Smaller planets may lose more water during their early history, as well as their global magnetic field — both of which happened on Mars. Earth’s global magnetic field protects its atmosphere from solar radiation, which also helps preserve its water.
WHY IT MATTERS — There have been around 50 missions sent to the Red Planet so far, many hunting for signs of past or present life. These missions have delivered some promising evidence that Mars may have once been warm and wet, and potentially habitable.
The first piece of evidence came in 1976 when NASA’s Viking 1 Lander touched down on Mars. Viking found ancient river beds and vast flooding, as well as all of the elements that are essential to life on Earth, such as carbon, nitrogen, hydrogen, oxygen, and phosphorus, but the exact amounts are not well understood.

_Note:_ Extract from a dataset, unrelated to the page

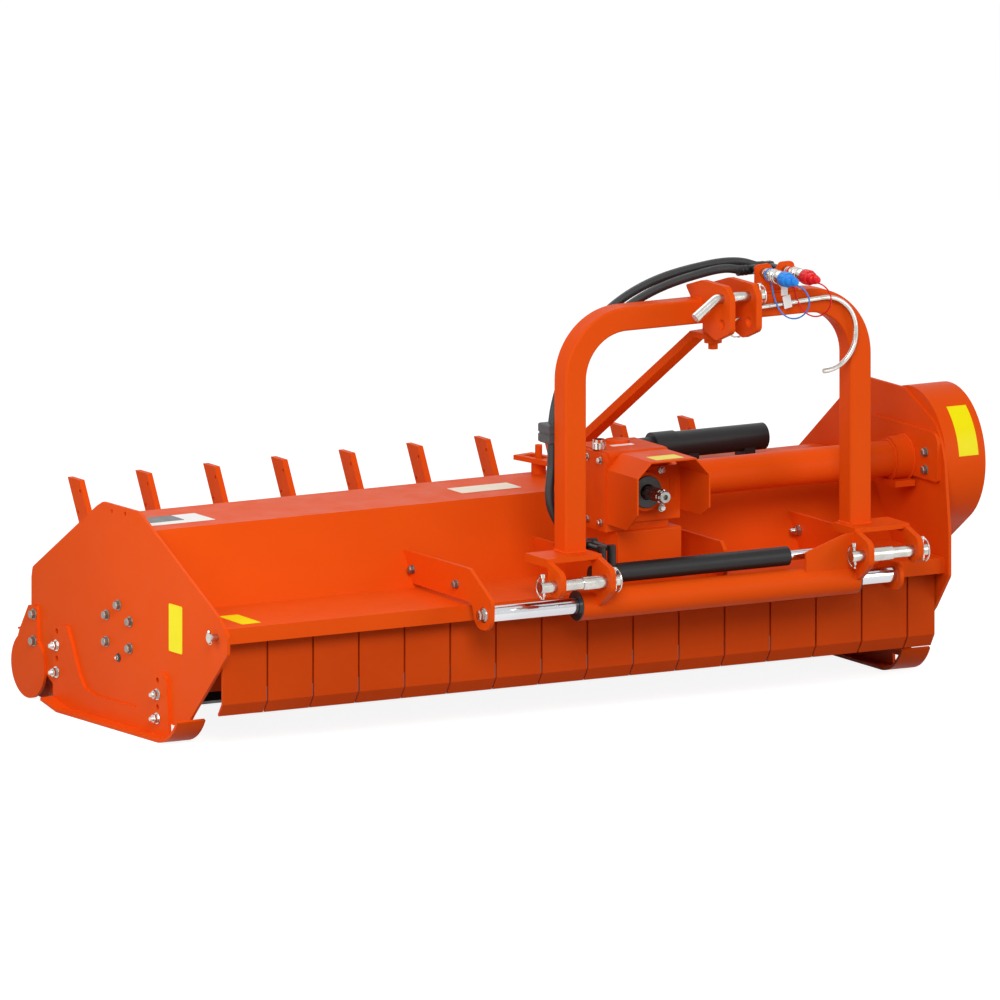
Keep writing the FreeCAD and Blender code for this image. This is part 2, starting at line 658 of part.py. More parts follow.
def link_pins():
    pins = []
    for x0, x1, collar in ((805.0, 1030.0, 925.0), (1690.0, 1905.0, 1740.0)):
        pins.append(cyl_x(x0, x1, LINK_PIN_YZ, LINK_PIN_R))
        pins.append(cyl_x(collar, collar + 65.0, LINK_PIN_YZ, 17.0))
    return pins


def top_link_bracket():
    plates = []
    line = [(-508.0, 1062.0, 4.0), (-585.0, 1085.0, 20.0), (-700.0, 1086.0, 20.0), (-726.0, 1062.0, 20.0)]
    line += [(-726.0, 972.0, 20.0), (-657.0, 945.0, 10.0), (-601.0, 960.0, 5.0)]
    line += [(LEG_FRONT_Y, BEAM_BOTTOM_Z), (LEG_FRONT_Y, BEAM_TOP_Z), (LEG_BACK_Y, BEAM_TOP_Z)]
    for x0 in (HEAD_X - 46, HEAD_X + 30):
        plate = prism_x(line, x0, x0 + 16)
        plates.append(plate.cut(cyl_x(x0 - 1, x0 + 17, (TOP_PIN_YZ[0], 989.0), TOP_PIN_R + 0.5)))
    return plates


def top_link_pin():
    y, z = TOP_PIN_YZ
    points = [(HEAD_X + 72, y, z), (HEAD_X - 62, y, z), (HEAD_X - 122, y, z - 42)]
    return path_tube(points, TOP_PIN_R, 20.0)


def stay_bar():
    """Flat bar from the beam's pivot down to the slotted tongue on the deck."""
    length = math.hypot(STAY_ANCHOR[0] - STAY_PIVOT[0], STAY_ANCHOR[1] - STAY_PIVOT[1])
    high = cyl_z(STAY_TOP_Z - 14, STAY_TOP_Z, 0, 0, 26.0)
    ear = box(0, 60, -25, 25, STAY_TOP_Z - 14, STAY_TOP_Z)
    slope = [(45.0, STAY_TOP_Z - 14), (60.0, STAY_TOP_Z)]
    slope += [(length - 70, STAY_LOW_Z + 8), (length - 85, STAY_LOW_Z - 6)]
    bar = prism_y(slope, -22, 22)
    tongue = box(length - 90, length + 60, -30, 30, STAY_LOW_Z - 6, STAY_LOW_Z + 6)
    body = fuse([high, ear, bar, tongue])
    slot = box(length - 32, length + 42, -16, 16, STAY_LOW_Z - 7, STAY_LOW_Z + 7)
    body = body.cut([slot, cyl_z(STAY_TOP_Z - 15, STAY_TOP_Z + 1, 0, 0, 12.0 + PIN_FIT)])
    angle = math.degrees(math.atan2(STAY_ANCHOR[1] - STAY_PIVOT[1], STAY_ANCHOR[0] - STAY_PIVOT[0]))
    body.rotate(vec(0, 0, 0), vec(0, 0, 1), angle)
    body.translate(vec(STAY_PIVOT[0], STAY_PIVOT[1], 0))
    return body


def stay_pivot():
    x, y = STAY_PIVOT
    pin = cyl_z(STAY_TOP_Z - 40, BEAM_BOTTOM_Z, x, y, 12.0)
    shoulder = cyl_z(STAY_TOP_Z + 1, BEAM_BOTTOM_Z, x, y, 26.0)
    washer = cyl_z(STAY_TOP_Z - 24, STAY_TOP_Z - 15, x, y, 22.0)
    return fuse([pin, shoulder, washer])


def stay_anchor():
    x, y = STAY_ANCHOR
    post = cyl_z(DECK_TOP_Z, STAY_LOW_Z - 7, x, y, 18.5)
    pin = cyl_z(STAY_LOW_Z - 7, STAY_LOW_Z + 36, x, y, 9.0)
    return post.fuse(pin)


def storage_tube():
    yz = (40.0, 553.0)
    wide = cyl_x(1571, 1856, yz, 33.0)
    ring = cyl_x(1538, 1600, yz, 36.0)
    narrow = cyl_x(1431, 1540, yz, 25.0)
    feet = [box(x, x + 30, 15, 65, DECK_TOP_Z, 553) for x in (1630, 1790)]
    return fuse([wide, ring, narrow] + feet)


def shift_cylinder():
    barrel = cyl_x(1005, 1560, CYLINDER_YZ, CYLINDER_R)
    bore = cyl_x(1200, 1561, CYLINDER_YZ, CYLINDER_ROD_R + SLIDE_FIT)
    return fuse([barrel.cut(bore)] + cylinder_pipes())


def shift_rod():
    return cyl_x(1440, RIB_XS[3], CYLINDER_YZ, CYLINDER_ROD_R)


def coupler_bracket():
    foot = box(1480, 1590, -592, -540, BEAM_TOP_Z, BEAM_TOP_Z + 6)
    foot_z = BEAM_TOP_Z + 3.0
    lip_z = COUPLER_Z + 23.0
    dip_z = COUPLER_Z + 7.0
    line = [(1480.0, foot_z), (1480.0, lip_z - 2.0, 10.0), (1520.0, lip_z, 10.0), (1530.0, dip_z, 8.0)]
    line += [(1542.0, dip_z, 8.0), (1550.0, lip_z, 10.0), (1590.0, lip_z, 12.0), (1590.0, foot_z)]
    wall = prism_y(line, -575, -567)
    holes = [cyl_y(-576, -566, x, COUPLER_Z, 13.0) for x in COUPLER_XS]
    return fuse([foot, wall]).cut(holes)


def couplers():
    pieces = []
    for x, y_hose in zip(COUPLER_XS, HOSE_YS):
        body = cyl_y(-640, -567, x, COUPLER_Z, 13.0)
        sleeve = cyl_y(-668, -625, x, COUPLER_Z, 17.0)
        nut = hex_prism((x, -567, COUPLER_Z), (0, 1, 0), 30.0, 16.0)
        tail = cyl_y(-567, y_hose, x, COUPLER_Z, 9.0)
        elbow = box(x - 15, x + 10, y_hose - 11, y_hose + 11, COUPLER_Z - 11, COUPLER_Z + 11)
        cap = cyl_y(-700, -668, x, COUPLER_Z, 19.0)
        nose = cyl_y(-735, -700, x, COUPLER_Z, 12.0)
        pieces.append(fuse([body, sleeve, nut, tail, elbow, cap, nose]))
    return pieces


def soft_tube(points, r):
    """Hose along one smooth curve through its points, level where it starts and where it ends."""
    curve = Part.BSplineCurve()
    curve.interpolate(Points=points, InitialTangent=vec(-1, 0, 0), FinalTangent=vec(1, 0, 0))
    section = Part.Wire([Part.makeCircle(r, points[0], vec(-1, 0, 0))])
    return Part.Wire([curve.toShape()]).makePipeShell([section], True, False)


def hose(x_start, y, arch, x_drop, x_end):
    """Hose from a coupler over the beam, down behind the left leg and round to the cylinder."""
    bend = x_end - x_drop
    line = [(x_start - 15.0, COUPLER_Z)] + arch
    line += [(x_drop + bend * 0.3, HOSE_FOOT_Z + bend * 0.29), (x_end, HOSE_FOOT_Z)]
    return soft_tube([vec(x, y, z) for x, z in line], HOSE_R)


def hoses():
    near = [(1444.0, 1092.0), (1356.0, 1087.0), (1242.0, 1062.0), (1142.0, 1018.0), (1045.0, 940.0)]
    near += [(972.0, 845.0), (939.0, 745.0), (934.0, 640.0), (934.0, 535.0)]
    far = [(1506.0, 1096.0), (1440.0, 1105.0), (1370.0, 1100.0), (1285.0, 1087.0), (1200.0, 1062.0)]
    far += [(1110.0, 1014.0), (1030.0, 935.0), (975.0, 840.0), (951.0, 745.0)]
    far += [(948.0, 640.0), (948.0, 545.0)]
    return [hose(COUPLER_XS[0], HOSE_YS[0], near, 934.0, PORT_XS[0] - 9.0),
            hose(COUPLER_XS[1], HOSE_YS[1], far, 948.0, PORT_XS[1] - 9.0)]


def cylinder_pipes():
    """Elbow blocks at the hose ends, pipes forward to the barrel and bosses down into it."""
    y, z = CYLINDER_YZ
    pipes = []
    for x, y_hose in zip(PORT_XS, HOSE_YS):
        low = HOSE_FOOT_Z - 11.0
        block = box(x - 9.0, x + 13.0, y_hose - 11.0, y_hose + 11.0, low, low + 22.0)
        run = cyl_y(y, y_hose, x, HOSE_FOOT_Z, 8.0)
        drop = cyl_z(z + 10.0, HOSE_FOOT_Z + 10.0, x, y, 11.0)
        pipes.append(fuse([block, run, drop]))
    return pipes


def shaft_hook():
    points = [(HEAD_X + 46.3, -605.0, 1003.5), (1747.0, -605.0, 1019.0)]
    points += [(1747.0, -605.0, 833.0), (1655.0, -605.0, 831.0)]
    return path_tube(points, 6.0, 88.0)


def without(shape, others):
    """Shape with its neighbours' volumes taken out."""
    near = [o for o in others if shape.BoundBox.intersect(o.BoundBox)]
    return shape.cut(near) if near else shape


def compound(shapes):
    """One fused solid where they touch, otherwise a compound of solids."""
    merged = shapes[0].fuse(shapes[1:]) if len(shapes) > 1 else shapes[0]
    return Part.makeCompound(merged.Solids)


def build():
    nodes = {}
    nodes["left_side_plate"] = left_side_plate()
    nodes["right_side_plate"] = right_side_plate()
    nodes["rake"] = rake()
    nodes["deck_shell"] = deck_shell().cut(nodes["rake"])
    nodes["rear_hood"] = without(rear_hood(), [nodes["deck_shell"]])
    nodes["front_deflector"] = without(front_deflector(), [nodes["deck_shell"]])
    last_rib, ribs = deck_ribs()
    nodes["deck_ribs"] = without(compound(ribs + [last_rib]), [nodes["deck_shell"]])
    arms = compound([left_guide_arm(), right_guide_arm()])
    nodes["guide_arms"] = without(arms, [nodes["deck_shell"]])
    nodes["guide_bar"] = guide_bar()
    nodes["flap_rod"] = flap_rod()
    left = skid(-PLATE_T, LEFT_OUT, -45.0, 35.0).cut(skid_holes(-PLATE_T, LEFT_OUT))
    right = skid(RIGHT_OUT, RIGHT_OUT + PLATE_T, RIGHT_IN - 27.0, RIGHT_IN + 53.0)
    nodes["left_skid"] = left
    nodes["right_skid"] = right.cut(skid_holes(RIGHT_OUT, RIGHT_OUT + PLATE_T))
    journal = cyl_x(LEFT_OUT - 3, LEFT_IN + 12, ROLLER_YZ, ROLLER_JOURNAL_R + PIN_FIT)
    nodes["left_roller_bracket"] = roller_bracket(-PLATE_T, LEFT_OUT, LEFT_OUT, LEFT_IN + 12).cut(journal)
    journal = cyl_x(RIGHT_IN - 12, RIGHT_OUT + 3, ROLLER_YZ, ROLLER_JOURNAL_R + PIN_FIT)
    bracket = roller_bracket(RIGHT_OUT, RIGHT_OUT + PLATE_T, RIGHT_IN - 12, RIGHT_OUT)
    nodes["right_roller_bracket"] = bracket.cut(journal)
    plate, heads = bearing_plate()
    nodes["drive_tube"] = compound([plate, drive_tube()])
    nodes["belt_cover"] = belt_cover()
    nodes["gearbox"] = gearbox()
    nodes["gearbox_pedestal"] = without(gearbox_pedestal(), [nodes["deck_shell"], nodes["gearbox"]])
    nodes["pto_shield"] = without(pto_shield(), [nodes["gearbox"]])
    nodes["stay_anchor"] = stay_anchor()
    nodes["storage_tube"] = storage_tube()
    nodes["shift_rod"] = shift_rod()
    fixings = heads + left_plate_bolts() + guide_bolts()
    fixings += skid_bolts(-PLATE_T, -1) + skid_bolts(RIGHT_OUT + PLATE_T, 1)
    nodes["deck_fixings"] = without(compound(fixings), [nodes["guide_bar"]])
    nodes["rotor_tube"] = rotor_tube()
    nodes["hammers"] = compound(hammers())
    nodes["rear_roller"] = rear_roller()
    nodes["pto_shaft"] = pto_shaft()
    nodes["hoop_frame"] = hoop_frame()
    nodes["slide_tube"] = slide_tube()
    nodes["left_clevis"] = left_clevis()
    pins = compound(link_pins())
    nodes["left_clevis"] = nodes["left_clevis"].cut(pins)
    nodes["right_clevis"] = right_clevis().cut(pins)
    nodes["link_pins"] = pins
    nodes["top_link_pin"] = top_link_pin()
    plates = compound(top_link_bracket())
    nodes["top_link_bracket"] = without(plates, [nodes["hoop_frame"], nodes["top_link_pin"]])
    nodes["stay_pivot"] = stay_pivot()
    nodes["coupler_bracket"] = coupler_bracket()
    nodes["couplers"] = compound(couplers())
    nodes["hoses"] = compound(hoses())
    nodes["shaft_hook"] = shaft_hook()
    nodes["shift_cylinder"] = shift_cylinder()
    nodes["stay_bar"] = stay_bar()
    for i, piece in enumerate(flaps()):
        nodes["flap_%02d" % (i + 1)] = piece
    return nodes


def frame_shift(shapes):
    """Move that puts the origin at the middle of the whole machine's base."""
    whole = FreeCAD.BoundBox()
    for shape in shapes:
        whole.add(shape.optimalBoundingBox(False))
    return vec(-(whole.XMin + whole.XMax) / 2.0, -(whole.YMin + whole.YMax) / 2.0, -whole.ZMin)


def main():
    os.makedirs("parts", exist_ok=True)
    nodes = build()
    shift = frame_shift(nodes.values())
    for name, shape in nodes.items():
        shape.translate(shift)
        shape.exportStep(os.path.join("parts", name + ".step"))
        print(name, len(shape.Solids), shape.isValid(), round(shape.Volume / 1e6, 3))
    print("shift", shift)


main()
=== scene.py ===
"""Looks of the side-shift pasture topper: coatings, fasteners, clips, couplers, welds and blank labels."""
import json
import math

import bpy
import numpy as np
from mathutils import Matrix, Vector

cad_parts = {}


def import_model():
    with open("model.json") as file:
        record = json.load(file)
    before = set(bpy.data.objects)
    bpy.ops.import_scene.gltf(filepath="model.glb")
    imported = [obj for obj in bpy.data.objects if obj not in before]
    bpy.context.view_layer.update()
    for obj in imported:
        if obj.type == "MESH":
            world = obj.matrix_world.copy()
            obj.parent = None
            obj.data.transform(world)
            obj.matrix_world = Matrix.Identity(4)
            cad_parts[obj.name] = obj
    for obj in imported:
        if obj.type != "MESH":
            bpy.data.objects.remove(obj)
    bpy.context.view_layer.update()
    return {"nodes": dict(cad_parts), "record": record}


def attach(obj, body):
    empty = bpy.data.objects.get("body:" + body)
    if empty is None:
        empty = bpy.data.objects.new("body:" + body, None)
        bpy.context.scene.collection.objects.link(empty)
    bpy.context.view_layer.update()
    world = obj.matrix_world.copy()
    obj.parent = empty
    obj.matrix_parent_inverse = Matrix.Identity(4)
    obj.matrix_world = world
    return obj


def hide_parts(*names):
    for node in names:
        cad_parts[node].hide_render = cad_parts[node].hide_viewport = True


TAU = 2.0 * math.pi
LEFT, RIGHT = (-1, 0, 0), (1, 0, 0)
FRONT, BACK = (0, -1, 0), (0, 1, 0)
UP = (0, 0, 1)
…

On February 18, 2020, the Perseverance rover landed on Mars with the unique task of collecting Martian rock and stowing them away for a future return mission to Earth where they will be examined in a lab.
The mission could finally provide scientists with the answers they are looking for in terms of Mars’ habitability and finding life outside of our planet.
The study does not dispute that Mars ever had water on its surface. But it does put into question just how much water the Red Planet did have, and if it was enough for life to thrive.
“Mars may be just too small to hold onto large amounts of water in the first place. Its fate had been decided from the beginning,” Kun Wang, a planetary science professor at Washington University and author on the study, tells Inverse.
WHAT’S NEXT — Although this study may put a damper on finding Martian life, it does assist scientists in finding life on other planets.
The new findings now put size as a matter of consideration when questioning the habitability of a planet as it defines an average size for water to exist on a planet. And being that size is one of the easiest factors to determine about a planet, the study could find life beyond Earth and even Mars.
“Although the search for life on Mars might turn up empty, our new findings would potentially help us constrain the ‘Goldilocks’ zone for life among exoplanets based on body size along with the other parameters that play important roles in developing a habitable environment,” Tian says. “Planetary body size ultimately controls the retention of volatiles, including life-sustaining elements and compounds such as water.”
Abstract: The abundances of water and highly to moderately volatile elements in planets are considered critical to mantle convection, surface evolution processes, and habitability. From the first flyby space probes to the more recent “Perseverance” and “Tianwen-1” missions, “follow the water,” and, more broadly, “volatiles,” has been one of the key themes of martian exploration. Ratios of volatiles relative to refractory elements (e.g., K/Th, Rb/Sr) are consistent with a higher volatile content for Mars than for Earth, despite the contrasting present-day surface conditions of those bodies. This study presents K isotope data from a spectrum of martian lithologies as an isotopic tracer for comparing the inventories of highly and moderately volatile elements and compounds of planetary bodies. Here, we show that meteorites from Mars have systematically heavier K isotopic compositions than the bulk silicate Earth, implying a greater loss of K from Mars than from Earth. The average “bulk silicate” δ41K values of Earth, Moon, Mars, and the asteroid 4-Vesta correlate with surface gravity, the Mn/Na “volatility” ratio, and most notably, bulk planet H2O abundance. These relationships indicate that planetary volatile abundances result from variable volatile loss during accretionary growth in which larger mass bodies preferentially retain volatile elements over lower mass objects. There is likely a threshold on the size requirements of rocky (exo) planets to retain enough H2O to enable habitability and plate tectonics, with mass exceeding that of Mars.